INSTRUCTIONS FOR THE TASK: Quote the data below in full, please, without altering anything.
++++ RAW DATA ++++
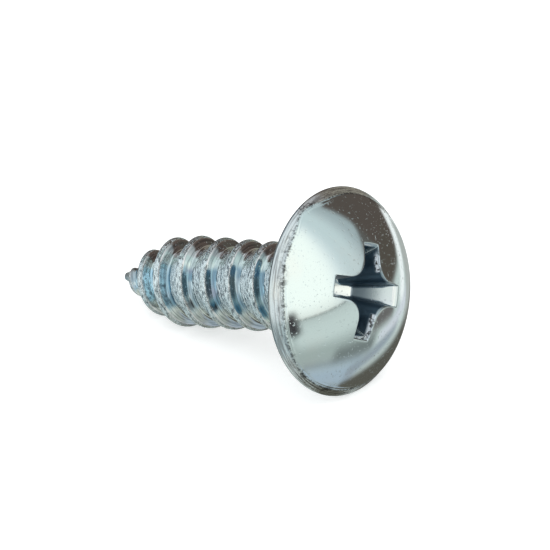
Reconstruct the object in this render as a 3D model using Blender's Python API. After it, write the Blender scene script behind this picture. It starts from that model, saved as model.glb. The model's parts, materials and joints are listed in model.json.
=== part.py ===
"""A truss-head tapping screw with a cross recess, lying on a flat surface as it comes to rest.

The screw is one cold-headed and thread-rolled piece. It is modelled upright about its own axis, head
upwards, with the bearing face of the head at height zero, and is then laid down on the rim of its head
and a crest of its thread. Metres, +Z up, head towards +X.
"""

import math

import bmesh
import bpy
from mathutils import Matrix, Vector

MM = 0.001

# Head: a low dome over a rounded rim, flat underneath.
HEAD_DIAMETER = 9.27 * MM
HEAD_HEIGHT = 2.08 * MM
CREASE_HEIGHT = 0.62 * MM  # where the dome meets the rim, above the bearing face
RIM_LEAN = 0.31 * MM  # how far the rim's side leans inwards up to the crease
RIM_ROUND = 0.16 * MM  # radius between the rim's side and the bearing face
CREASE_ROUND = 0.05 * MM  # how much of the corner between dome and rim is eased

# Shank under the head.
LENGTH = 12.47 * MM  # bearing face to the tip of the point
NECK_DIAMETER = 3.45 * MM
NECK_LENGTH = 0.55 * MM  # plain length left under the head
NECK_FILLET = 0.45 * MM
RUN_OUT = 1.1 * MM  # length over which the thread fades into the neck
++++
IN RESPONSE:
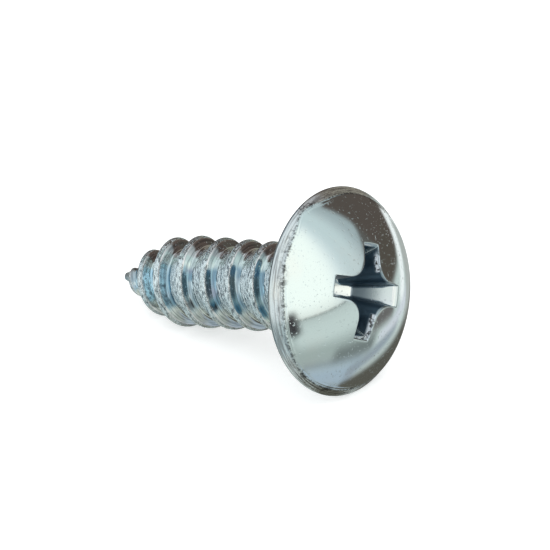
Reconstruct the object in this render as a 3D model using Blender's Python API. After it, write the Blender scene script behind this picture. It starts from that model, saved as model.glb. The model's parts, materials and joints are listed in model.json.
=== part.py ===
"""A truss-head tapping screw with a cross recess, lying on a flat surface as it comes to rest.

The screw is one cold-headed and thread-rolled piece. It is modelled upright about its own axis, head
upwards, with the bearing face of the head at height zero, and is then laid down on the rim of its head
and a crest of its thread. Metres, +Z up, head towards +X.
"""

import math

import bmesh
import bpy
from mathutils import Matrix, Vector

MM = 0.001

# Head: a low dome over a rounded rim, flat underneath.
HEAD_DIAMETER = 9.27 * MM
HEAD_HEIGHT = 2.08 * MM
CREASE_HEIGHT = 0.62 * MM  # where the dome meets the rim, above the bearing face
RIM_LEAN = 0.31 * MM  # how far the rim's side leans inwards up to the crease
RIM_ROUND = 0.16 * MM  # radius between the rim's side and the bearing face
CREASE_ROUND = 0.05 * MM  # how much of the corner between dome and rim is eased

# Shank under the head.
LENGTH = 12.47 * MM  # bearing face to the tip of the point
NECK_DIAMETER = 3.45 * MM
NECK_LENGTH = 0.55 * MM  # plain length left under the head
NECK_FILLET = 0.45 * MM
RUN_OUT = 1.1 * MM  # length over which the thread fades into the neck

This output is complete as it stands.